The Press

Huntington Park picks three potential pot dispensers

HUNTINGTON PARK — The City Council May 17 named three groups to cultivate marijuana and operate a medical marijuana dispensary, but the selections, based on a blind number call, are tentative.

City Attorney Arnold Alvarez-Glasman said under the dispensary ordinance approved several months ago, those named must negotiate on a business plan, fees to the city and an appropriate location.

A location was not part of the information requested of applicants, Mayor Graciela Ortiz said.

None of the three groups reported any experience in operating a dispensary, although a couple said they were medical marijuana users.

Councilman Valentin Amezquita, who spoke against the medical marijuana plan, did not make any nominations and voted against all of the finalists.

“I am against medical marijuana,” Amezquita said. “We should not bring this into our city. This is a family community with a lot of kids.”

The three selected groups are:

• National Compassionate Center, headed by Michael Schendence, represented by an attorney who would not give his name, supported by Ortiz, Vice Mayor Marilyn Sanabria and Council members Karina Macias and Jhonny Pineda.

• United Health and Care System, to be operated by MJIC Inc., represented by attorney Larry Horowitz, supported by Ortiz, Sanabria and Macias.

• And Goodness4Life, headed by Robert Hodge, represented by attorney Michael Margolis, supported by Ortiz, Sanabria, Macias and Pineda.

City Manager Edgar Cisneros explained that 31 applications were received by the May 4 deadline.

In a move to show transparency and to prevent a council member from selecting someone they personally knew, city staff compiled a list with the applicant names blotted out and represented by a number so officials presumably would not know who they were voting for.

Under the procedure outlined by Cisneros, each council member was allowed to pick five numbers.

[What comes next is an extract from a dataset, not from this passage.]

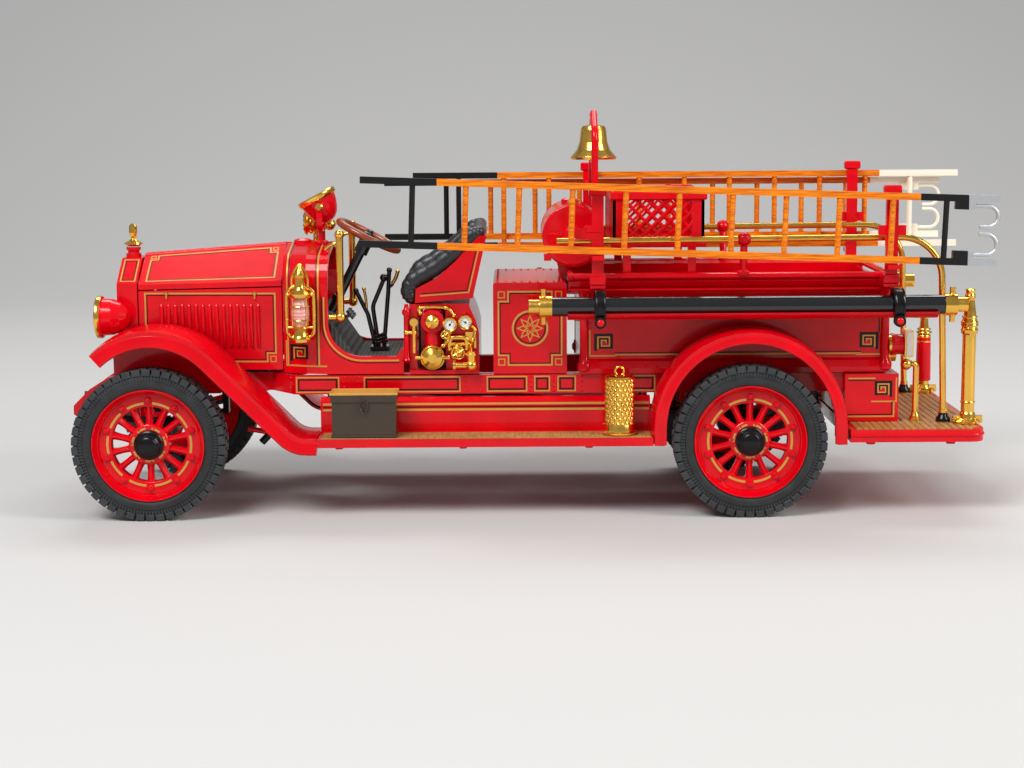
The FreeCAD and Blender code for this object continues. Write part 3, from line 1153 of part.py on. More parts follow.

If an applicant’s  number was chosen twice or more he or she became finalists and were interviewed by the council.

A finalist interviewed but rejected was Jonathan Skiar, who said he was from the San Francisco area, has a degree in psychology and has operated a medical marijuana dispensary in San Jose  for three years.

His application was supported by Pinada and Sanabria but opposed by Macias and Ortiz along with Amezquita.

Resident Rodolfo Cruz spoke against the marijuana plan earlier in the evening, saying that there already were illegal drug sales in the city and that the marijuana dispensaries would attract more

Resident Betty Retama had similar concerns, saying “this city is inviting crime of every type. They will not just be selling marijuana, but heroin and crack.”

However, Sonia Luz Chavez, owner of Casa Luz Restgaurant and a member of the Huntington Park Chamber of Commerce, called for dispensary owners to give back to the city and work with the chamber.

She noted, one applicant, Gene Gonzalez of Los Angeles, already has.

Gonzalez, who said he has operated a legal dispensary in Los Angeles since 2007, was not interviewed as his number was not called.